** Start Supplied data **
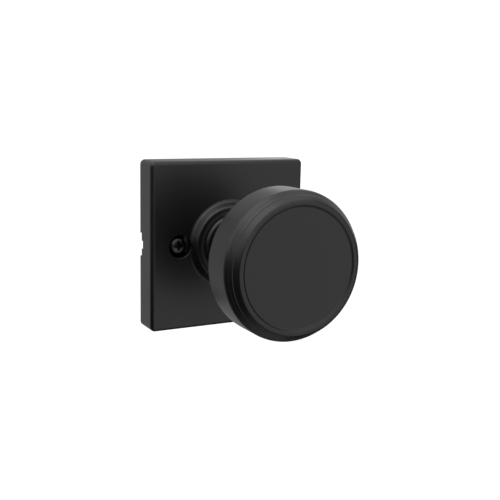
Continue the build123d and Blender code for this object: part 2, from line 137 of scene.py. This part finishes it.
# Mesh fineness: steps round a full turn and along arcs, and the support beside a rounding
TURNS = 256
SCREW_TURNS = 72
HOLE_TURNS = 96
ARC_STEP_DEGREES = 9
SQUARE_CORNER_STEPS = 10
ROSE_EDGE_STEPS = 12
DOME_STEPS = 12
FLARE_STEPS = 24
SUPPORT = 0.05
SMOOTH_ANGLE = radians(32)

# Height of the finest relief on every finish, in metres
GRAIN_HEIGHT = 0.00002


def rounded(corners, closed=True):
    """Replaces each (radius, station, rounding) corner by an arc tangent to both its sides."""
    points = []
    count = len(corners)
    for i, (x, y, rounding) in enumerate(corners):
        here = Vector((x, y))
        if rounding == 0 or (not closed and i in (0, count - 1)):
            points.append((x, y))
            continue
        to_last = (Vector(corners[i - 1][:2]) - here).normalized()
        to_next = (Vector(corners[(i + 1) % count][:2]) - here).normalized()
        half = acos(max(-1.0, min(1.0, to_last.dot(to_next)))) / 2
        reach = rounding / tan(half)
        centre = here + (to_last + to_next).normalized() * (rounding / sin(half))
        start = here + to_last * reach
        sweep = pi - 2 * half
        steps = max(3, ceil(sweep / radians(ARC_STEP_DEGREES)))
        first = start - centre
        turn = 1 if first.cross(here + to_next * reach - centre) > 0 else -1
        points.append(tuple(start + to_last * SUPPORT))
        for k in range(steps + 1):
            spoke = Matrix.Rotation(turn * sweep * k / steps, 2) @ first
            points.append(tuple(centre + spoke))
        points.append(tuple(here + to_next * (reach + SUPPORT)))
    return points


def arc(centre, radius, start, end, steps):
    """Points on an arc in the outline plane, the angles in degrees."""
    found = []
    for k in range(steps + 1):
        angle = radians(start + (end - start) * k / steps)
        found.append((centre[0] + radius * cos(angle), centre[1] + radius * sin(angle)))
    return found


def raw_object(name, bm):
    """Makes an object of a bmesh, still in millimetres, so that cuts keep their precision."""
    bmesh.ops.recalc_face_normals(bm, faces=bm.faces)
    mesh = bpy.data.meshes.new(name)
    bm.to_mesh(mesh)
    bm.free()
    made = bpy.data.objects.new(name, mesh)
    bpy.context.scene.collection.objects.link(made)
    return made


def to_metres(made):
    """Scales a raw object's mesh to metres and shades it smooth."""
    made.data.transform(Matrix.Scale(MM, 4))
    shade(made)
    return made


def to_object(name, bm):
    """Makes a smooth-shaded object of a bmesh, in metres."""
    return to_metres(raw_object(name, bm))


def shade(made):
    """Smooth shading, with the edges sharper than the smooth angle kept."""
    for face in made.data.polygons:
        face.use_smooth = True
    made.data.set_sharp_from_angle(angle=SMOOTH_ANGLE)


def turned_rings(bm, points, turns=TURNS, at=0.0):
    """Rings of vertices, one for each (radius, station) point; a point on the axis is one vertex."""
    rings = []
    for radius, station in points:
        if radius < 1e-6:
            rings.append([bm.verts.new((at, -station, 0))])
            continue
        ring = []
        for k in range(turns):
            angle = 2 * pi * k / turns
            ring.append(bm.verts.new((at + radius * cos(angle), -station, radius * sin(angle))))
        rings.append(ring)
    return rings


def turned_mesh(points, closed=True, turns=TURNS, at=0.0):
    """Turns an outline of (radius, station) points about the knob's axis, or one beside it."""
    bm = bmesh.new()
    rings = turned_rings(bm, points, turns, at)
    pairs = list(zip(rings, rings[1:]))
    if closed:
        pairs.append((rings[-1], rings[0]))
    for low, high in pairs:
        bridge(bm, low, high)
    return bm


def turned(name, points, closed=True):
    """A turned piece, in metres."""
    return to_object(name, turned_mesh(points, closed))


def bridge(bm, low, high):
    """Faces between two rings of vertices, either of which may be a single point."""
    if len(low) == 1 and len(high) == 1:
        return
    count = max(len(low), len(high))
    for k in range(count):
        after = (k + 1) % count
        lower = [low[k % len(low)], low[after % len(low)]]
        upper = [high[after % len(high)], high[k % len(high)]]
        corners = lower + upper
        bm.faces.new(list(dict.fromkeys(corners)))


def square_loop(half, corner, station):
    """Corner-rounded square as a loop of places, in the facing plane at a station."""
    places = []
    for quarter in range(4):
        middle = radians(45 + 90 * quarter)
        reach = (half - corner) * sqrt(2)
        cx, cz = reach * cos(middle), reach * sin(middle)
        for k in range(SQUARE_CORNER_STEPS + 1):
            angle = radians(90 * quarter) + radians(90) * k / SQUARE_CORNER_STEPS
            places.append((cx + corner * cos(angle), -station, cz + corner * sin(angle)))
    return places


def boolean(target, cutter):
    """Cuts one object with another and keeps the result as the target's mesh."""
    step = target.modifiers.new("cut", "BOOLEAN")
    step.operation = "DIFFERENCE"
    step.solver = "EXACT"
    step.object = cutter
    bpy.context.view_layer.update()
    graph = bpy.context.evaluated_depsgraph_get()
    mesh = bpy.data.meshes.new_from_object(target.evaluated_get(graph))
    target.modifiers.clear()
    old = target.data
    target.data = mesh
    bpy.data.meshes.remove(old)
    bpy.data.objects.remove(cutter)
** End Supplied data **
Required task: Look at the material above and copy, word for word, its lines from the first through the one containing "GRAIN_HEIGHT = 0.00002".

Result for this task:
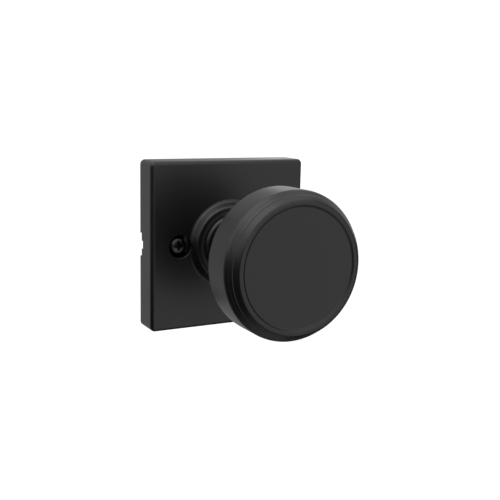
Continue the build123d and Blender code for this object: part 2, from line 137 of scene.py. This part finishes it.
# Mesh fineness: steps round a full turn and along arcs, and the support beside a rounding
TURNS = 256
SCREW_TURNS = 72
HOLE_TURNS = 96
ARC_STEP_DEGREES = 9
SQUARE_CORNER_STEPS = 10
ROSE_EDGE_STEPS = 12
DOME_STEPS = 12
FLARE_STEPS = 24
SUPPORT = 0.05
SMOOTH_ANGLE = radians(32)

# Height of the finest relief on every finish, in metres
GRAIN_HEIGHT = 0.00002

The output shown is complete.